Robust Privatization with Multiple Tasks and the Optimal Privacy-Utility Tradeoff
Ta-Yuan Liu, I-Hsiang Wang
TL;DR
The paper tackles robust data privatization when multiple target tasks are possible, formulating an information-theoretic rate-leakage-distortion problem with a prior-dependent privacy metric. It proves that a parallel privatization across independent data components is optimal, reducing the complex multi-task problem to a collection of parallel privacy-funnel subproblems and a linear program to determine component weightings. Under log-loss utility, the problem becomes a tractable LP, with a leakage-free threshold τ_i=H(X_i)−H(S_i) that governs the zero-leakage regime and a linear leakage-utility relationship beyond it. The work also provides a DP-S extension and characterizes a sufficient released rate for achieving the minimum leakage, supported by numerical results showing robustness to task non-specificity. These results offer a principled, scalable approach to robust privatization in multi-task settings with practical implications for privacy-utility tradeoffs in real-world data releases.
Abstract
In this work, fundamental limits and optimal mechanisms of privacy-preserving data release that aims to minimize the privacy leakage under utility constraints of a set of multiple tasks are investigated.

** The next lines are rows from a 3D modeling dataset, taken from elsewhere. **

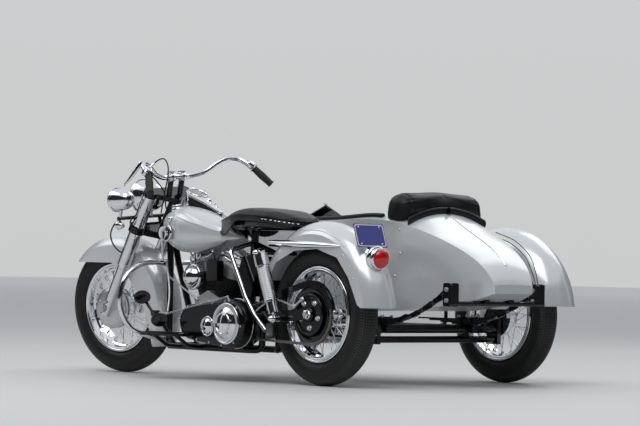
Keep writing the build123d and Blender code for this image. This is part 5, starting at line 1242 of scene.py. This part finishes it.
class OUTFIT_OT_stage(bpy.types.Operator):
    """Set the floor, the dark side cards, the lights and the camera"""
    bl_idname = "outfit.stage"
    bl_label = "Stage"

    def execute(self, context):
        scene = context.scene
        scene.view_settings.view_transform = "Standard"
        yaw, pitch, roll = math.radians(CAMERA_YAW), math.radians(CAMERA_PITCH), math.radians(CAMERA_ROLL)
        # Floor, and tall dark cards far out round the set, but not behind the object
        flat = np.array([(-1, -1, 0), (1, -1, 0), (1, 1, 0), (-1, 1, 0)]) * FLOOR_REACH
        plain(scene, "floor", flat, [(0, 1, 2, 3)], (0.60, 0.60, 0.59), 0.65)
        for name, start, end, far, high in CARDS:
            a = yaw + np.radians(np.linspace(start, end, 49))
            ring = np.stack([np.cos(a), np.sin(a)], 1) * far
            wall = np.concatenate([np.column_stack([ring, np.full(49, level)]) for level in (0.0, high)])
            plain(scene, name, wall, grid_faces(2, 49), (0.030, 0.036, 0.028), 0.9)
        world = bpy.data.worlds.new("soft sky")
        world.use_nodes = True
        tree = world.node_tree
        background = tree.nodes["Background"]
        place = tree.nodes.new("ShaderNodeTexCoord")
        split = tree.nodes.new("ShaderNodeSeparateXYZ")
        ramp = tree.nodes.new("ShaderNodeValToRGB")
        for stop, place_at, shade in zip(ramp.color_ramp.elements, (0.0, 0.7), ((0.74, 0.75, 0.75), (0.92, 0.95, 1.0))):
            stop.position, stop.color = place_at, (*shade, 1)
        tree.links.new(place.outputs["Generated"], split.inputs["Vector"])
        tree.links.new(split.outputs["Z"], ramp.inputs["Fac"])
        tree.links.new(ramp.outputs["Color"], background.inputs["Color"])
        background.inputs["Strength"].default_value = context.scene.outfit.sky
        scene.world = world
        power = context.scene.outfit.key_light
        for name, where, size, watts in [("key", (-2.5, 3.5, 6.5), 5.0, power),
                                         ("fill", (4.5, 3.5, 5.0), 4.0, power * 0.3),
                                         ("back", (1.0, -6.0, 6.0), 5.0, power * 0.5)]:
            light = bpy.data.lights.new(name, "AREA")
            light.energy = watts
            light.size = size
            lamp = bpy.data.objects.new(name, light)
            scene.collection.objects.link(lamp)
            lamp.location = where
            lamp.rotation_mode = "QUATERNION"
            lamp.rotation_quaternion = (Vector((0, 0, 0.4)) - Vector(where)).to_track_quat("-Z", "Y")
        camera = bpy.data.objects.new("camera", bpy.data.cameras.new("camera"))
        scene.collection.objects.link(camera)
        look = Vector((math.cos(yaw) * math.cos(pitch), math.sin(yaw) * math.cos(pitch), math.sin(pitch)))
        right = Vector((math.sin(yaw), -math.cos(yaw), 0))
        up = right.cross(look)
        right, up = right * math.cos(roll) + up * math.sin(roll), up * math.cos(roll) - right * math.sin(roll)
        turn = Matrix((right, up, -look)).transposed()
        camera.matrix_world = Matrix.Translation(Vector(bike(CAMERA_PLACE))) @ turn.to_4x4()
        camera.data.sensor_width = 36.0
        camera.data.lens = CAMERA_LENS
        camera.data.clip_end = 300
        scene.camera = camera
        return {"FINISHED"}


def plain(scene, name, points, faces, colour, roughness):
    """A flat-coloured stage surface, which isn't part of the object."""
    mesh = bpy.data.meshes.new(name)
    mesh.from_pydata([tuple(p) for p in points], [], [tuple(f) for f in faces])
    obj = bpy.data.objects.new(name, mesh)
    scene.collection.objects.link(obj)
    material = bpy.data.materials.new(name)
    material.use_nodes = True
    set_values(material.node_tree.nodes["Principled BSDF"], Base_Color=(*colour, 1), Roughness=roughness)
    mesh.materials.append(material)


# The stage: half the floor's side, and the cards' name, first and last angle, distance and height
FLOOR_REACH = 60.0
CARDS = (("near_card", 80, 280, 46.0, 34.0), ("left_card", 24, 74, 45.0, 26.0), ("right_card", 286, 336, 45.0, 26.0))
# The camera: its place from the ground under the rear axle, its angles in degrees and its lens in millimetres
CAMERA_PLACE = (-9.766, 8.465, 0.557)
CAMERA_YAW = -40.76
CAMERA_PITCH = 1.05
CAMERA_ROLL = 1.2
CAMERA_LENS = 158.2


OPERATORS = [OUTFIT_OT_finishes, OUTFIT_OT_tyres, OUTFIT_OT_wheel_details, OUTFIT_OT_lamps, OUTFIT_OT_plate,
             OUTFIT_OT_saddle, OUTFIT_OT_sidecar_seats, OUTFIT_OT_tanks, OUTFIT_OT_dash, OUTFIT_OT_handlebar,
             OUTFIT_OT_drive_details, OUTFIT_OT_fork_details, OUTFIT_OT_body_details, OUTFIT_OT_stage]


class OUTFIT_PT_panel(bpy.types.Panel):
    """Lists the steps that build the outfit"""
    bl_idname = "OUTFIT_PT_panel"
    bl_label = "Sidecar outfit"
    bl_space_type = "VIEW_3D"
    bl_region_type = "UI"
    bl_category = "Outfit"

    def draw(self, context):
        for name in OutfitSizes.__annotations__:
            self.layout.prop(context.scene.outfit, name)
        for operator in OPERATORS:
            self.layout.operator(operator.bl_idname)


CLASSES = [OutfitSizes, *OPERATORS, OUTFIT_PT_panel]


def register():
    """Register the classes and keep the sizes on the scene."""
    for each in CLASSES:
        bpy.utils.register_class(each)
    bpy.types.Scene.outfit = bpy.props.PointerProperty(type=OutfitSizes)


def unregister():
    """Take the classes out again."""
    del bpy.types.Scene.outfit
    for each in reversed(CLASSES):
        bpy.utils.unregister_class(each)


def main():
    """Build everything in order."""
    register()
    for operator in OPERATORS:
        group, name = operator.bl_idname.split(".")
        getattr(getattr(bpy.ops, group), name)()
    bpy.context.view_layer.update()


if __name__ == "__main__":
    main()
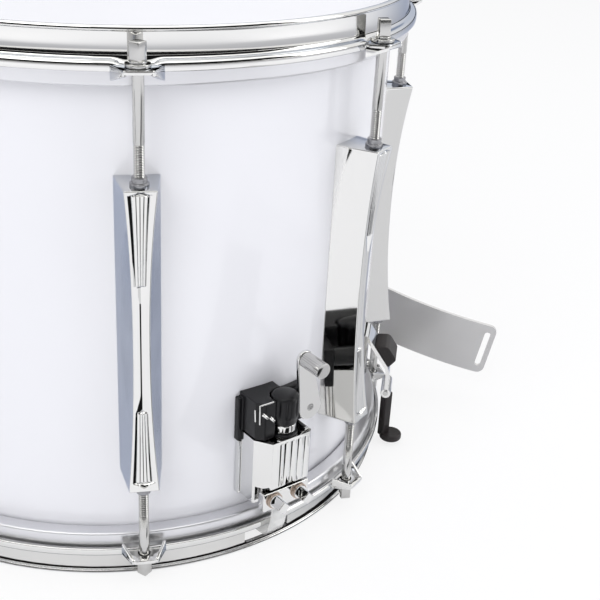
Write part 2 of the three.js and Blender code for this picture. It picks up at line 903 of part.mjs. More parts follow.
// A strap runs from the wires through the gate, round the hoop's skirt and up into the clamp
function strapGeometry() {
  const skirtFoot = flangeDepth + skirtDepth;
  const upStart = jawLow - throwTravel - clampTravel - strapThickness;
  const outside = hoopOuter + strapOutset;
  const route = [
    [wireReach + touchGap, strapMiddle],
    [hoopInner + hoopSheet, strapMiddle],
    [outside, strapMiddle + strapOutset],
    [(outside + strapRadius) / 2, (strapMiddle + skirtFoot) / 2 + strapOutset],
    [strapRadius, Math.min(skirtFoot + 2 * strapOutset, upStart)],
    [strapRadius, clampPlateHigh - strapThickness],
  ];
  return sideways(band(route, strapThickness), -strapHalf, strapHalf);
}

function addSnares() {
  const near = at(strainerAzimuth);
  const far = at(strainerAzimuth + 180);
  add('snare_wires', wiresGeometry(), finishes.steel, near);
  add('strainer_strap', strapGeometry(), finishes.strap, near);
  add('butt_strap', strapGeometry(), finishes.strap, far);
}

// Leg rest: its hinge leans, and the plate's frame has the pin along +Z and hangs down from there
function legFrame() {
  const lean = legLean * degree;
  const towards = legLeanAzimuth * degree;
  const pin = new THREE.Vector3(
    Math.sin(lean) * Math.sin(towards),
    -Math.sin(lean) * Math.cos(towards),
    Math.cos(lean),
  );
  const across = new THREE.Vector3(1, 0, 0).addScaledVector(pin, -pin.x).normalize();
  const along = pin.clone().cross(across);
  const out = shellRadius + legHingeOutset;
  const turn = legAzimuth * degree;
  const frame = new THREE.Matrix4().makeBasis(across, along, pin);
  return frame.setPosition(out * Math.sin(turn), -out * Math.cos(turn), legHingeHeight);
}

// Where the plate's middle line is, and which way it heads, a given length from the hinge
function legStation(length) {
  const start = legStartAngle * degree;
  const heading = start + length / legBendRadius;
  const centre = new THREE.Vector2(-Math.sin(start), Math.cos(start)).multiplyScalar(legBendRadius);
  const out = new THREE.Vector2(Math.sin(heading), -Math.cos(heading)).multiplyScalar(legBendRadius);
  return { centre, heading, point: centre.clone().add(out) };
}

// A cutter through the plate, drawn flat on it at a given length from the hinge
function throughPlate(shape, length, height) {
  const { heading, point } = legStation(length);
  const options = { depth: 2 * overrun, bevelEnabled: false, curveSegments: legArcSteps };
  const cutter = new THREE.ExtrudeGeometry(shape, options);
  cutter.translate(0, 0, -overrun).rotateX(Math.PI / 2).rotateZ(heading);
  return cutter.translate(point.x, point.y, height);
}

function legSlot() {
  const radius = legSlotWidth / 2;
  const straight = legSlotLength / 2 - radius;
  const shape = new THREE.Shape();
  shape.absarc(0, straight, radius, 0, Math.PI, false);
  shape.absarc(0, -straight, radius, Math.PI, 2 * Math.PI, false);
  return throughPlate(shape, legLength - legSlotInset, -legWidth / 2);
}

function legCornerCut(side) {
  const shape = new THREE.Shape();
  shape.moveTo(-legCorner, side * overrun);
  shape.lineTo(overrun, side * overrun);
  shape.lineTo(overrun, -side * legCorner);
  shape.absarc(-legCorner, -side * legCorner, legCorner, 0, (side * Math.PI) / 2, side < 0);
  return throughPlate(shape, legLength, side > 0 ? 0 : -legWidth);
}

function standing(radius, low, high, sides = roundSides) {
  return post(radius, 0, 0, low, high, sides);
}

function legPlateGeometry() {
  const first = legStation(0);
  const from = first.heading - Math.PI / 2;
  const to = from + legLength / legBendRadius;
  const outer = legBendRadius + legSheet / 2;
  const inner = legBendRadius - legSheet / 2;
  const shape = new THREE.Shape();
  shape.absarc(first.centre.x, first.centre.y, outer, from, to, false);
  shape.absarc(first.centre.x, first.centre.y, inner, to, from, true);
  const options = { depth: legWidth, bevelEnabled: false, curveSegments: legBendSteps };
  const strip = new THREE.ExtrudeGeometry(shape, options).translate(0, 0, -legWidth);
  const notch = knuckleRadius + knuckleNotch;
  const upper = knuckleLength - knuckleStandout;
  const high = -upper - touchGap;
  const low = upper + touchGap - legWidth;
  const open = cut(
    strip,
    standing(notch, high, overrun),
    standing(notch, -legWidth - overrun, low),
    legSlot(),
    legCornerCut(1),
    legCornerCut(-1),
  );
  const knuckle = standing(knuckleRadius, low, high);
  return cut(joined(open, knuckle), standing(legPinRadius + touchGap, -legWidth - overrun, overrun));
}

function legMountGeometry(frame) {
  const upper = knuckleLength - knuckleStandout;
  const reach = legHingeOutset + seatDepth / 2;
  const inward = new THREE.Vector3(0, 0, legHingeHeight).applyMatrix4(frame.clone().invert());
  const pieces = [];
  const spans = [[-upper, knuckleStandout], [-knuckleStandout - legWidth, upper - legWidth]];
  spans.forEach(([from, to]) => {
    const web = block(-webHalf, webHalf, 0, reach, from, to);
    web.rotateZ(Math.atan2(inward.y, inward.x) + Math.PI / 2);
    pieces.push(joined(standing(knuckleRadius, from, to), web).applyMatrix4(frame));
  });
  const low = legHingeHeight - legWidth - legBaseMargin;
  const high = legHingeHeight + legBaseMargin;
  const base = block(-legBaseLeft, legBaseRight, wallFace - seatDepth, wallFace + legBaseSheet, low, high);
  const bore = standing(legPinRadius + touchGap, -legWidth - overrun, overrun).applyMatrix4(frame);
  return seated(cut(joined(base.rotateZ(legAzimuth * degree), ...pieces), bore));
}

function addLegRest() {
  const frame = legFrame();
  const tilted = new THREE.Group();
  tilted.applyMatrix4(frame);
  drum.add(tilted);
  const pinEnd = knuckleStandout + legPinStandout;
  add('leg_rest_mount', legMountGeometry(frame), finishes.satinAluminium);
  add('leg_rest_plate', legPlateGeometry(), finishes.satinAluminium, tilted);
  add('leg_rest_pin', standing(legPinRadius, -legWidth - pinEnd, pinEnd, pinSides), finishes.steel, tilted);
}

// Bracket: a sheet bent down from its crest along an incline and then straight down to the hook's hinge
function inclinePoint(down, out) {
  const angle = inclineAngle * degree;
  const radius = wallFace + bracketSheet + down * Math.sin(angle) + out * Math.cos(angle);
  return [radius, bracketCrest - down * Math.cos(angle) + out * Math.sin(angle)];
}

function bracketGeometry() {
  const angle = inclineAngle * degree;
  const base = wallFace + bracketSheet;
  const face = wallFace + bracketReach;
  const back = face - bracketSheet;
  const slope = 1 / Math.tan(angle);
  const innerCrest = bracketCrest - bracketSheet / Math.sin(angle);
  const section = [
    [wallFace - seatDepth, bracketLow],
    [base, bracketLow],
    [base, innerCrest],
    [back, innerCrest - (back - base) * slope],
    [back, hookPivotHeight],
    [face, hookPivotHeight],
    [face, bracketCrest - (face - base) * slope],
    [base, bracketCrest],
    [wallFace - seatDepth, bracketCrest],
  ];
  const opening = hookKnuckleHalf + touchGap;
  const room = hookKnuckleRadius + 2 * touchGap;
  const inner = hookAxis - room;
  const outer = hookAxis + room;
  const low = hookPivotHeight - room;
  const side = bracketHalf + overrun;
  const whole = joined(
    sideways(section, -bracketHalf, bracketHalf),
    roller(hookKnuckleRadius, hookAxis, hookPivotHeight, -bracketHalf, bracketHalf),
  );
  return seated(cut(
    whole,
    block(-opening, opening, inner, outer, low, hookPivotHeight + room),
    roller(hookPinRadius + touchGap, hookAxis, hookPivotHeight, -side, side, pinSides),
  ));
}

function padGeometry() {
  const end = padStart + padLength;
  return sideways([
    inclinePoint(padStart, touchGap),
    inclinePoint(end, touchGap),
    inclinePoint(end - padTopBevel / 2, padThickness),
    inclinePoint(padStart + padTopBevel, padThickness),
  ], -bracketHalf, bracketHalf);
}

// Hook: a chrome knuckle with a tab, and the dipped black arm with its round foot
function addHook(place) {
  const tabLow = hookPivotHeight - tabDrop;
  const tabHigh = hookPivotHeight - tabDrop / 2;
  const half = hookKnuckleHalf;
  const side = half + overrun;
  const arm = joined(
    roller(hookKnuckleRadius, hookAxis, hookPivotHeight, -half, half),
    block(-half, half, hookAxis - tabDepth / 2, hookAxis + tabDepth / 2, tabLow, tabHigh),
  );
  const bore = roller(hookPinRadius + touchGap, hookAxis, hookPivotHeight, -side, side, pinSides);
  const corner = sleeveAcross / 2;
  const bar = upright([
    [0, sleeveAxis - corner],
    [corner, sleeveAxis],
    [0, sleeveAxis + corner],
    [-corner, sleeveAxis],
  ], sleeveFoot + footHeight / 2, tabLow - touchGap);
  const foot = post(footRadius, 0, sleeveAxis + footOutset, sleeveFoot, sleeveFoot + footHeight);
  add('hook_arm', cut(arm, bore), finishes.chrome, place);
  add('hook_sleeve', joined(bar, foot), finishes.blackRubber, place);
}

function addHookBracket() {
  const place = at(hookAzimuth);
  const pin = roller(hookPinRadius, hookAxis, hookPivotHeight, -bracketHalf, bracketHalf, pinSides);
  add('hook_bracket', bracketGeometry(), finishes.chrome, place);
  add('bumper_pad', padGeometry(), finishes.blackRubber, place);
  add('hook_pin', pin, finishes.steel, place);
  addHook(place);
}

addShell();
addGrommet();
addHeads();
addHoops();
addRods();
addLugs();
addStrainer();
addButt();
addSnares();
addLegRest();
addHookBracket();

export default drum;
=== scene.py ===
"""Marching snare drum: the visible pieces, their finishes and the studio around them.

Lengths are in metres. Heights are counted from the plane of the lower rim and set down at the end, and
the azimuths run counter-clockwise seen from above, from the first lug on the -Y side.
"""

import math

import bmesh
import bpy
from mathutils import Matrix, Vector


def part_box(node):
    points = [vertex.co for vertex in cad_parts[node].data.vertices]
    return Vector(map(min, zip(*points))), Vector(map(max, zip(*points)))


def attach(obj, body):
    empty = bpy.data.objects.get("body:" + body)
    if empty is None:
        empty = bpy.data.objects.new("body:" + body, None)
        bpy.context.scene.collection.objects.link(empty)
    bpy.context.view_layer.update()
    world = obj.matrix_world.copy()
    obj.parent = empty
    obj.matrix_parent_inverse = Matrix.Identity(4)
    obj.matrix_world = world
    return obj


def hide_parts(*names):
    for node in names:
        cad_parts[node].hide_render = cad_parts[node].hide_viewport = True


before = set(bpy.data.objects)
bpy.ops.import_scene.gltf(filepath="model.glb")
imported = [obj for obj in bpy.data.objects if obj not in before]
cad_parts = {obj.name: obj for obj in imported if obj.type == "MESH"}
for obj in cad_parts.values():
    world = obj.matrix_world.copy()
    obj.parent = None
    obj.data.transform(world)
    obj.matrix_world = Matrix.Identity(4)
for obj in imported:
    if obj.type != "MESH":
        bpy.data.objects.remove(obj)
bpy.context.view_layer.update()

bl_info = {
    "name": "Marching snare drum",
    "version": (1, 0, 0),
    "blender": (4, 5, 0),
    "location": "View3D > Sidebar > Drum",
    "description": "Builds a marching snare drum piece by piece, with its finishes and a plain studio",
    "category": "Add Mesh",
}

MM = 0.001
TURN = 2 * math.pi
MERGE = 1e-6
SHARP = math.radians(32)
RING_STEPS = 288
STATIONS = 8
STRAINER = 25
BUTT = 205
LEG_REST = 110
HOOK = 70
VENT = 270
WALL = 178.3 * MM
LAID = Matrix.Rotation(math.pi / 2, 4, "X")

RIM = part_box("snare_hoop")[0].z
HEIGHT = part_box("batter_hoop")[1].z - RIM
SHELL_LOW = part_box("shell")[0].z - RIM
SHELL_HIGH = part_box("shell")[1].z - RIM
HEAD_DEPTH = HEIGHT + RIM


# Sizes and colours


def length(name, text, value):
    """A size in metres that the sidebar shows."""
    return bpy.props.FloatProperty(name=name, description=text, default=value, unit="LENGTH", precision=5)


def colour(name, text, value):
    """A linear colour that the sidebar shows."""
    return bpy.props.FloatVectorProperty(
        name=name, description=text, default=value, size=3, subtype="COLOR", min=0, max=1
    )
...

While the private feature to be protected is typically determined and known by the sanitizer, the target task is usually unknown. To address the lack of information on the specific task, utility constraints laid on a set of multiple possible tasks are considered. The mechanism protects the specific privacy feature of the to-be-released data while satisfying utility constraints of all possible tasks in the set. First, the single-letter characterization of the rate-leakage-distortion region is derived, where the utility of each task is measured by a distortion function. It turns out that the minimum privacy leakage problem with log-loss distortion constraints and the unconstrained released rate is a non-convex optimization problem. Second, focusing on the case where the raw data consists of multiple independent components, we show that the above non-convex optimization problem can be decomposed into multiple parallel privacy funnel (PF) problems with different weightings. We explicitly derive the optimal solution to each PF problem when the private feature is a component-wise deterministic function of a data vector. The solution is characterized by a leakage-free threshold: when the utility constraint is below the threshold, the minimum leakage is zero; once the required utility level is above the threshold, the privacy leakage increases linearly. Finally, we show that the optimal weighting of each privacy funnel problem can be found by solving a linear program (LP). A sufficient released rate to achieve the minimum leakage is also derived. Numerical results are shown to illustrate the robustness of our approach against the task non-specificity.